Em Liebelei, a representação do amor e de suas nuances ocorre em diversos pólos. A história parte de um encontro casual entre dois militares e duas garotas em uma ópera. Um dos homens comanda as investidas e demonstra estar muito mais interessado nelas do que o outro. O motivo da distância de seu colega conhecemos poucos minutos depois: o coração bate por outra mulher. Mas é mais complicado do que isso: bate pela baronesa do reino ao qual servem, a mulher de seu superior, com quem tem um caso extraconjugal às escondidas, e por quem o amor é retribuído.

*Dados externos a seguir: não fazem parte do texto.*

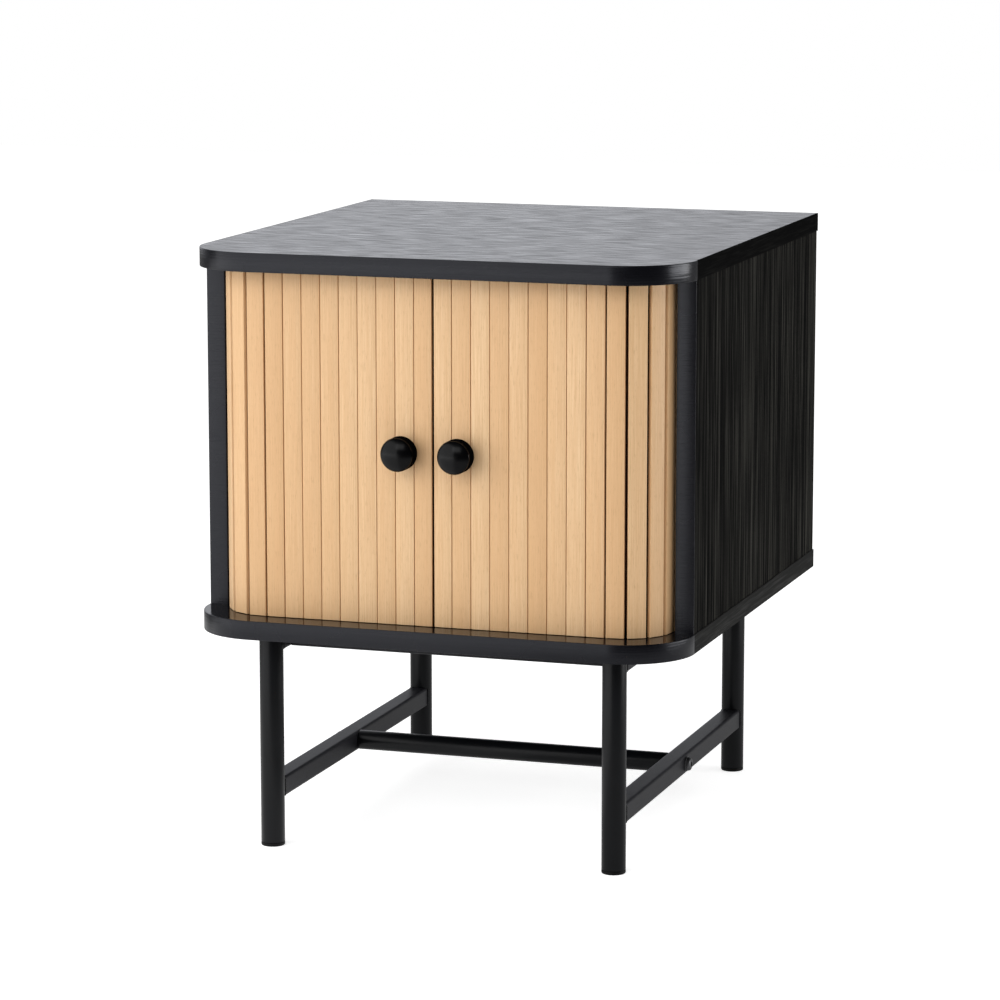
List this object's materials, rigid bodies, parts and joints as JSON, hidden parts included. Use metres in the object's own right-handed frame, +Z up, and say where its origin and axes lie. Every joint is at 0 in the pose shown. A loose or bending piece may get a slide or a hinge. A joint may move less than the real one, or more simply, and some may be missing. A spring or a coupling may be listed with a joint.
{
  "type": "nightstand",
  "caption": "Bedside table with two sliding tambour doors of pale wood slats in a black woodgrain cabinet with rounded front corners, on a round-legged black steel tube frame.",
  "frame": {"origin": "on the floor plane z=0, under the centre of the top board's outline", "axes": "+X to the right seen from the front, +Y to the back, +Z up; the doors face -Y"},
  "size_m": [0.4, 0.442, 0.476],
  "materials": {
    "black_woodgrain_board": "laminated board with brushed black woodgrain",
    "black_edge_band": "smooth dark edge banding",
    "black_inner_board": "plain black laminated board",
    "oak_slats": "pale oak slats, clear satin lacquer",
    "brown_canvas": "woven canvas backing",
    "black_gloss_knob": "glossy black",
    "black_powder_coated_steel": "satin black powder coat",
    "black_plastic": "matt black moulded plastic",
    "black_oxide_steel": "black oxide",
    "zinc_steel": "zinc plated",
    "zinc_diecast": "plain zinc die casting",
    "beech_dowel": "raw beech"
  },
  "bodies": {
    "cabinet": {"top_panel": "black_woodgrain_board", "bottom_panel": "black_woodgrain_board", "top_edge_band": "black_edge_band", "bottom_edge_band": "black_edge_band", "left_side_panel": "black_woodgrain_board", "right_side_panel": "black_woodgrain_board", "left_front_band": "black_edge_band", "right_front_band": "black_edge_band", "back_panel": "black_inner_board", "left_inner_panel": "black_inner_board", "right_inner_panel": "black_inner_board", "shelf": "black_inner_board", "shelf_pins": "zinc_steel", "panel_dowels": "beech_dowel", "cam_locks": "zinc_diecast", "front_left_leg": "black_powder_coated_steel", "front_right_leg": "black_powder_coated_steel", "rear_left_leg": "black_powder_coated_steel", "rear_right_leg": "black_powder_coated_steel", "left_stretcher": "black_powder_coated_steel", "right_stretcher": "black_powder_coated_steel", "left_top_rail": "black_powder_coated_steel", "right_top_rail": "black_powder_coated_steel", "front_top_rail": "black_powder_coated_steel", "cross_rail": "black_powder_coated_steel", "cross_rail_bolts": "black_oxide_steel", "washers": "black_oxide_steel", "foot_caps": "black_plastic", "frame_screws": "zinc_steel"},
    "left_lead": {"left_lead_slats": "oak_slats", "left_lead_canvas": "brown_canvas", "left_knob": "black_gloss_knob", "left_knob_screw": "zinc_steel"},
    "right_lead": {"right_lead_slats": "oak_slats", "right_lead_canvas": "brown_canvas", "right_knob": "black_gloss_knob", "right_knob_screw": "zinc_steel"},
    "left_slat_4": {"left_slat_4": "oak_slats"},
    "left_slat_5": {"left_slat_5": "oak_slats"},
    "left_slat_6": {"left_slat_6": "oak_slats"},
    "left_slat_7": {"left_slat_7": "oak_slats"},
    "left_slats_8_9": {"left_slats_8_9": "oak_slats"},
    "left_slat_10": {"left_slat_10": "oak_slats"},
    "left_slat_11": {"left_slat_11": "oak_slats"},
    "left_slat_12": {"left_slat_12": "oak_slats"},
    "left_slat_13": {"left_slat_13": "oak_slats"},
    "left_tail": {"left_tail_slats": "oak_slats", "left_tail_canvas": "brown_canvas"},
    "right_slat_4": {"right_slat_4": "oak_slats"},
    "right_slat_5": {"right_slat_5": "oak_slats"},
    "right_slat_6": {"right_slat_6": "oak_slats"},
    "right_slat_7": {"right_slat_7": "oak_slats"},
    "right_slats_8_9": {"right_slats_8_9": "oak_slats"},
    "right_slat_10": {"right_slat_10": "oak_slats"},
    "right_slat_11": {"right_slat_11": "oak_slats"},
    "right_slat_12": {"right_slat_12": "oak_slats"},
    "right_slat_13": {"right_slat_13": "oak_slats"},
    "right_tail": {"right_tail_slats": "oak_slats", "right_tail_canvas": "brown_canvas"}
  },
  "joints": [
    {"name": "left_door_slide", "type": "slide", "parent": "cabinet", "child": "left_lead", "axis": [-1, 0, 0], "range_m": [0, 0.0918]},
    {"name": "right_door_slide", "type": "slide", "parent": "cabinet", "child": "right_lead", "axis": [1, 0, 0], "range_m": [0, 0.0918]},
    {"name": "left_slat_4_turn", "type": "hinge", "parent": "cabinet", "child": "left_slat_4", "pos_m": [-0.09182, 0.76083, 0.3245], "axis": [0, 0, -1], "range_deg": [0, 5.51]},
    {"name": "left_slat_5_turn", "type": "hinge", "parent": "cabinet", "child": "left_slat_5", "pos_m": [-0.10431, -0.01986, 0.3245], "axis": [0, 0, -1], "range_deg": [0, 29.75]},
    {"name": "left_slat_6_turn", "type": "hinge", "parent": "cabinet", "child": "left_slat_6", "pos_m": [-0.11276, -0.10355, 0.3245], "axis": [0, 0, -1], "range_deg": [0, 55.54]},
    {"name": "left_slat_7_turn", "type": "hinge", "parent": "cabinet", "child": "left_slat_7", "pos_m": [-0.12065, -0.13378, 0.3245], "axis": [0, 0, -1], "range_deg": [0, 80.98]},
    {"name": "left_slats_8_9_turn", "type": "hinge", "parent": "cabinet", "child": "left_slats_8_9", "pos_m": [-0.1238, -0.1398, 0.3245], "axis": [0, 0, -1], "range_deg": [0, 90]},
    {"name": "left_slat_10_turn", "type": "hinge", "parent": "cabinet", "child": "left_slat_10", "pos_m": [-0.12039, -0.1378, 0.3245], "axis": [0, 0, -1], "range_deg": [0, 84.49]},
    {"name": "left_slat_11_turn", "type": "hinge", "parent": "cabinet", "child": "left_slat_11", "pos_m": [-0.09513, -0.13024, 0.3245], "axis": [0, 0, -1], "range_deg": [0, 60.25]},
    {"name": "left_slat_12_turn", "type": "hinge", "parent": "cabinet", "child": "left_slat_12", "pos_m": [-0.0284, -0.12194, 0.3245], "axis": [0, 0, -1], "range_deg": [0, 34.46]},
    {"name": "left_slat_13_turn", "type": "hinge", "parent": "cabinet", "child": "left_slat_13", "pos_m": [0.40455, -0.11063, 0.3245], "axis": [0, 0, -1], "range_deg": [0, 9.02]},
    {"name": "left_tail_slide", "type": "slide", "parent": "cabinet", "child": "left_tail", "axis": [0, 1, 0], "range_m": [0, 0.0918]},
    {"name": "right_slat_4_turn", "type": "hinge", "parent": "cabinet", "child": "right_slat_4", "pos_m": [0.09182, 0.76083, 0.3245], "axis": [0, 0, 1], "range_deg": [0, 5.51]},
    {"name": "right_slat_5_turn", "type": "hinge", "parent": "cabinet", "child": "right_slat_5", "pos_m": [0.10431, -0.01986, 0.3245], "axis": [0, 0, 1], "range_deg": [0, 29.75]},
    {"name": "right_slat_6_turn", "type": "hinge", "parent": "cabinet", "child": "right_slat_6", "pos_m": [0.11276, -0.10355, 0.3245], "axis": [0, 0, 1], "range_deg": [0, 55.54]},
    {"name": "right_slat_7_turn", "type": "hinge", "parent": "cabinet", "child": "right_slat_7", "pos_m": [0.12065, -0.13378, 0.3245], "axis": [0, 0, 1], "range_deg": [0, 80.98]},
    {"name": "right_slats_8_9_turn", "type": "hinge", "parent": "cabinet", "child": "right_slats_8_9", "pos_m": [0.1238, -0.1398, 0.3245], "axis": [0, 0, 1], "range_deg": [0, 90]},
    {"name": "right_slat_10_turn", "type": "hinge", "parent": "cabinet", "child": "right_slat_10", "pos_m": [0.12039, -0.1378, 0.3245], "axis": [0, 0, 1], "range_deg": [0, 84.49]},
    {"name": "right_slat_11_turn", "type": "hinge", "parent": "cabinet", "child": "right_slat_11", "pos_m": [0.09513, -0.13024, 0.3245], "axis": [0, 0, 1], "range_deg": [0, 60.25]},
    {"name": "right_slat_12_turn", "type": "hinge", "parent": "cabinet", "child": "right_slat_12", "pos_m": [0.0284, -0.12194, 0.3245], "axis": [0, 0, 1], "range_deg": [0, 34.46]},
    {"name": "right_slat_13_turn", "type": "hinge", "parent": "cabinet", "child": "right_slat_13", "pos_m": [-0.40455, -0.11063, 0.3245], "axis": [0, 0, 1], "range_deg": [0, 9.02]},
    {"name": "right_tail_slide", "type": "slide", "parent": "cabinet", "child": "right_tail", "axis": [0, 1, 0], "range_m": [0, 0.0918]}
  ],
  "couplings": [
    {"joint": "left_slat_4_turn", "follows": "left_door_slide", "rad_per_m": 1.0472},
    {"joint": "left_slat_5_turn", "follows": "left_door_slide", "rad_per_m": 5.6565},
    {"joint": "left_slat_6_turn", "follows": "left_door_slide", "rad_per_m": 10.558},
    {"joint": "left_slat_7_turn", "follows": "left_door_slide", "rad_per_m": 15.396},
    {"joint": "left_slats_8_9_turn", "follows": "left_door_slide", "rad_per_m": 17.11},
    {"joint": "left_slat_10_turn", "follows": "left_door_slide", "rad_per_m": 16.063},
    {"joint": "left_slat_11_turn", "follows": "left_door_slide", "rad_per_m": 11.454},
    {"joint": "left_slat_12_turn", "follows": "left_door_slide", "rad_per_m": 6.552},
    {"joint": "left_slat_13_turn", "follows": "left_door_slide", "rad_per_m": 1.7149},
    {"joint": "left_tail_slide", "follows": "left_door_slide", "ratio": 1},
    {"joint": "right_slat_4_turn", "follows": "right_door_slide", "rad_per_m": 1.0472},
    {"joint": "right_slat_5_turn", "follows": "right_door_slide", "rad_per_m": 5.6565},
    {"joint": "right_slat_6_turn", "follows": "right_door_slide", "rad_per_m": 10.558},
    {"joint": "right_slat_7_turn", "follows": "right_door_slide", "rad_per_m": 15.396},
    {"joint": "right_slats_8_9_turn", "follows": "right_door_slide", "rad_per_m": 17.11},
    {"joint": "right_slat_10_turn", "follows": "right_door_slide", "rad_per_m": 16.063},
    {"joint": "right_slat_11_turn", "follows": "right_door_slide", "rad_per_m": 11.454},
    {"joint": "right_slat_12_turn", "follows": "right_door_slide", "rad_per_m": 6.552},
    {"joint": "right_slat_13_turn", "follows": "right_door_slide", "rad_per_m": 1.7149},
    {"joint": "right_tail_slide", "follows": "right_door_slide", "ratio": 1}
  ]
}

O círculo de relações de Liebelei, tipicamente ophulsiano, percorre diversas formas e representações do amor, e começa a apertar à medida que a inocente jovem se apaixona perdidamente pelo militar e este passa a correr mais perigo por causa das fofocas que rondam o reino, indicando que ele seria o amante da baronesa local.

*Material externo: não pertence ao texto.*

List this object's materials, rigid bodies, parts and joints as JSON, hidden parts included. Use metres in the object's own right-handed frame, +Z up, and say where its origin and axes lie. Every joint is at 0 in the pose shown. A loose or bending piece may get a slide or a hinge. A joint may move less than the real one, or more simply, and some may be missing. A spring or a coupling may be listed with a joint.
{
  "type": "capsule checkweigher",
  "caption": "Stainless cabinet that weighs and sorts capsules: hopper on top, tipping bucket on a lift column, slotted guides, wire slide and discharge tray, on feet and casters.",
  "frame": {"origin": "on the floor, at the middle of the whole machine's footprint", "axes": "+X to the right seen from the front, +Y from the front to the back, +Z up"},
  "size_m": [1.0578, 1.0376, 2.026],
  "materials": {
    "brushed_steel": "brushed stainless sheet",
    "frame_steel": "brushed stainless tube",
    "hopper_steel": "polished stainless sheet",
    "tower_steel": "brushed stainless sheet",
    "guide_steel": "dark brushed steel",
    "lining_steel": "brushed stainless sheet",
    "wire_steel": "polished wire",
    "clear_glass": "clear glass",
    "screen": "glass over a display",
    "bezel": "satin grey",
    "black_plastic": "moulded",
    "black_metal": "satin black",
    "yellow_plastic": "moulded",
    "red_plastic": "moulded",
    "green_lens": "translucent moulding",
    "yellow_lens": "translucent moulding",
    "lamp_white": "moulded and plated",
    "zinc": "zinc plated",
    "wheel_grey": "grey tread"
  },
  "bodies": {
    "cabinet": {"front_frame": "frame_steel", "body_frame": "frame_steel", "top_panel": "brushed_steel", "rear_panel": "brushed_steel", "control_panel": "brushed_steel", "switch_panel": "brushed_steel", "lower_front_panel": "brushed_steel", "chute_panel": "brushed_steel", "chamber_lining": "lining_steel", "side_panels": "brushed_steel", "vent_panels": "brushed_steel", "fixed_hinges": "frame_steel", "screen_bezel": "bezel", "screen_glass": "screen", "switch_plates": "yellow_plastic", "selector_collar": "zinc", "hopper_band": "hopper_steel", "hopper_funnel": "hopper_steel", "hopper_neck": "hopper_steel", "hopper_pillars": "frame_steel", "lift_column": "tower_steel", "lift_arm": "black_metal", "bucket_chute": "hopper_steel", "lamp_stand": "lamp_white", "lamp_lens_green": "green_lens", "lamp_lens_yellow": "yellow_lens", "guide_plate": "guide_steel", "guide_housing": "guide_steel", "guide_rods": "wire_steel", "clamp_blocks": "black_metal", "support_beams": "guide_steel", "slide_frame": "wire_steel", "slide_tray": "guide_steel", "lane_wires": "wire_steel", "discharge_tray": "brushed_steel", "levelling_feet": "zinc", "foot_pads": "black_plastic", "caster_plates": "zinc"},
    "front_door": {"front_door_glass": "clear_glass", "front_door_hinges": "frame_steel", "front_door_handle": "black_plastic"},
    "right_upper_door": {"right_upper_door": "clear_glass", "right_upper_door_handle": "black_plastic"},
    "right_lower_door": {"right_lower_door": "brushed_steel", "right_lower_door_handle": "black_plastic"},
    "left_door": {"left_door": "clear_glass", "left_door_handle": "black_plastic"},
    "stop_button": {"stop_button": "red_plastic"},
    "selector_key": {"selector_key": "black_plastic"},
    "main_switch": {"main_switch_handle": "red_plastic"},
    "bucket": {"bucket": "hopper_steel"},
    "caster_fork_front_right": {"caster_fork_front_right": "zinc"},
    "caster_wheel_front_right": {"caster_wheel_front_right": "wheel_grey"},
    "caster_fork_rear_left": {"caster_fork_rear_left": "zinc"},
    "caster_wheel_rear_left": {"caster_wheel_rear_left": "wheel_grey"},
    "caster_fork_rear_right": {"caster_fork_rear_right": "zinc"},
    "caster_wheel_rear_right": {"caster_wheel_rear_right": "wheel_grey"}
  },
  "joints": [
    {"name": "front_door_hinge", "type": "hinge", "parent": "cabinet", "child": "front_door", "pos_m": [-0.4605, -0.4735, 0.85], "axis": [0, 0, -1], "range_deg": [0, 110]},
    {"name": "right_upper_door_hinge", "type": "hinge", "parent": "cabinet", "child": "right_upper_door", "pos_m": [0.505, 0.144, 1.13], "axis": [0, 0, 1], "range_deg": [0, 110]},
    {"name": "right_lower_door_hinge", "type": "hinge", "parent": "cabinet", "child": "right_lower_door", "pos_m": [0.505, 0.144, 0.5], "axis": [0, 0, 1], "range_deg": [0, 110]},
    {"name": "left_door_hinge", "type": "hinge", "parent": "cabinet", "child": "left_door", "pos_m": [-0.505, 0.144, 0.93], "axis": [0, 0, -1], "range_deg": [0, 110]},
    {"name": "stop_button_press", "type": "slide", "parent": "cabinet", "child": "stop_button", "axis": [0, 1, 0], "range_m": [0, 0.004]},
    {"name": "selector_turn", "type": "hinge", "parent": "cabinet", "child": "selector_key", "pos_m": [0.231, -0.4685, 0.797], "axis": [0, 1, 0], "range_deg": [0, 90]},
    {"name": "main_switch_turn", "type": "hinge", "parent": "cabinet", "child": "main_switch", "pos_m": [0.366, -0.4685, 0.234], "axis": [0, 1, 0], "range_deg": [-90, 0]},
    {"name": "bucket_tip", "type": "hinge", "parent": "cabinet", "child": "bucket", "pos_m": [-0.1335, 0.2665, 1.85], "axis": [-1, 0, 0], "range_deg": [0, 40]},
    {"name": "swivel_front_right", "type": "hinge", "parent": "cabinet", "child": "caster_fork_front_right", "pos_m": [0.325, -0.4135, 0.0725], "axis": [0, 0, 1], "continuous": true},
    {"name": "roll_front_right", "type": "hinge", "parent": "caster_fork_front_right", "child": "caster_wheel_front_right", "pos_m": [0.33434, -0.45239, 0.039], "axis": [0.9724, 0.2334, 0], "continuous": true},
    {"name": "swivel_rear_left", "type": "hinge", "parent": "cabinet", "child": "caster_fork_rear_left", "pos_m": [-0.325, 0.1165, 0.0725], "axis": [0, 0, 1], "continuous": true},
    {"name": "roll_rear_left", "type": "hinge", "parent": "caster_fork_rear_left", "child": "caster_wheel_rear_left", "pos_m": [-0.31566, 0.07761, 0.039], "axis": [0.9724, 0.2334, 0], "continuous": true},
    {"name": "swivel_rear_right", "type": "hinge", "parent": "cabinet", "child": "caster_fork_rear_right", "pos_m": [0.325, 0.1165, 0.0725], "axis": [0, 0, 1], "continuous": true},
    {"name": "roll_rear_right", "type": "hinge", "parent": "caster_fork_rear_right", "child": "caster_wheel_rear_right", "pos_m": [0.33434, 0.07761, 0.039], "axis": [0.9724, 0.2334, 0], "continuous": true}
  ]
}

A fama de Max Ophüls se consolidou no meio cinéfilo principalmente por seus travellings elaborados e pela extrema habilidade em fazer dos planos de seus filmes imagens em movimento – que podem assumir novas perspectivas a partir de um simples deslizar da câmera, conduzindo o olhar do espectador àquilo que o filme quer que ele veja/saiba/sinta. Mas o que impressiona mesmo na composição visual e no melodrama de Liebelei é a força dos planos fixos sustentados por Ophüls em momentos-chave de sua narrativa, a intensidade que transborda da tela e da impressionante expressividade de seus atores, amparada pela precisão dos cortes, especialmente naquelas sequências em que seus personagens encontram-se próximos dos conflitos máximos que suas relações (de amor ou de poder) podem demandar.

É impressionante a encenação de Liebelei, e cito em especial o uso planejado do close (e o saber usar um close, algo que parece ter se perdido com o tempo e encontra raros respiros no cinema contemporâneo) em dois momentos muito específicos, que carregam no olhar de seus atores, no timing preciso dos planos, um poder dramático devastador. No primeiro deles, logo ao início, a declaração do militar à baronesa, ao mesmo tempo preenchida por amor e lamentação, onde compreende-se o prenúncio da tragédia de Liebelei. Tragédia cujo peso e inflexão serão sentidos mais tarde, já ao final do terceiro ato, no segundo momento de uso do close beirando à perfeição: quando a jovem apaixonada recebe de seus amigos a notícia da consumação da tragédia – quando Ophüls invade a privacidade de sua personagem para nos tornar parte dela num plano único de dor insuperável, uma imagem que parece durar a eternidade.

Se ao longo do filme podemos vivenciar o máximo da beleza de um melodrama, por exemplo, com aquele passeio de carruagem pela neve (te amarei para sempre, a mais banal das promessas de amor, também um prenúncio irrevogável da desilusão), o terceiro ato é todo ele um contraponto devastador, que surge a partir de um crescendo de tensão e amargura até chegar a um desfecho asfixiante – e o plano final, em que a câmera de Ophüls, aí sim, movimenta-se panoramicamente para deixar o apartamento e refazer solitariamente um percurso pela paisagem coberta de neve, é de marejar os olhos. Em Liebelei, primeira verdadeira obra-prima de Max Ophüls, encontramos o que de melhor existe no cinema deste brilhante diretor, percorrendo os ciclos do amor e suas mais diversas passagens, do enamoramento à infidelidade, do esplendor de um beijo apaixonado à dor da perda e da morte; ao para sempre e o valor que ele possui na efemeridade da vida.

Comentários (6)

Lucas do Carmo | segunda-feira, 21 de Abril de 2014 - 23:18

Cinema irresistivel do Ophuls, deu vontade louca de rever. Acho que A Ronda é meu favorito (se eu rever é capaz de entrar nos favoritos), mas tbm amo os outros. Diretor muito, muito obrigatório.

Rodrigo Torres | terça-feira, 22 de Abril de 2014 - 03:31

Você está bem, Daniel? 😲

Heitor Romero | terça-feira, 22 de Abril de 2014 - 12:45

Sou incondicionalmente apaixonado pela câmera de Ophüls, e pelo cinema dele. Vi Liebelei nesse fim de semana e fiquei surpreso em dar de cara para uma crítica dele.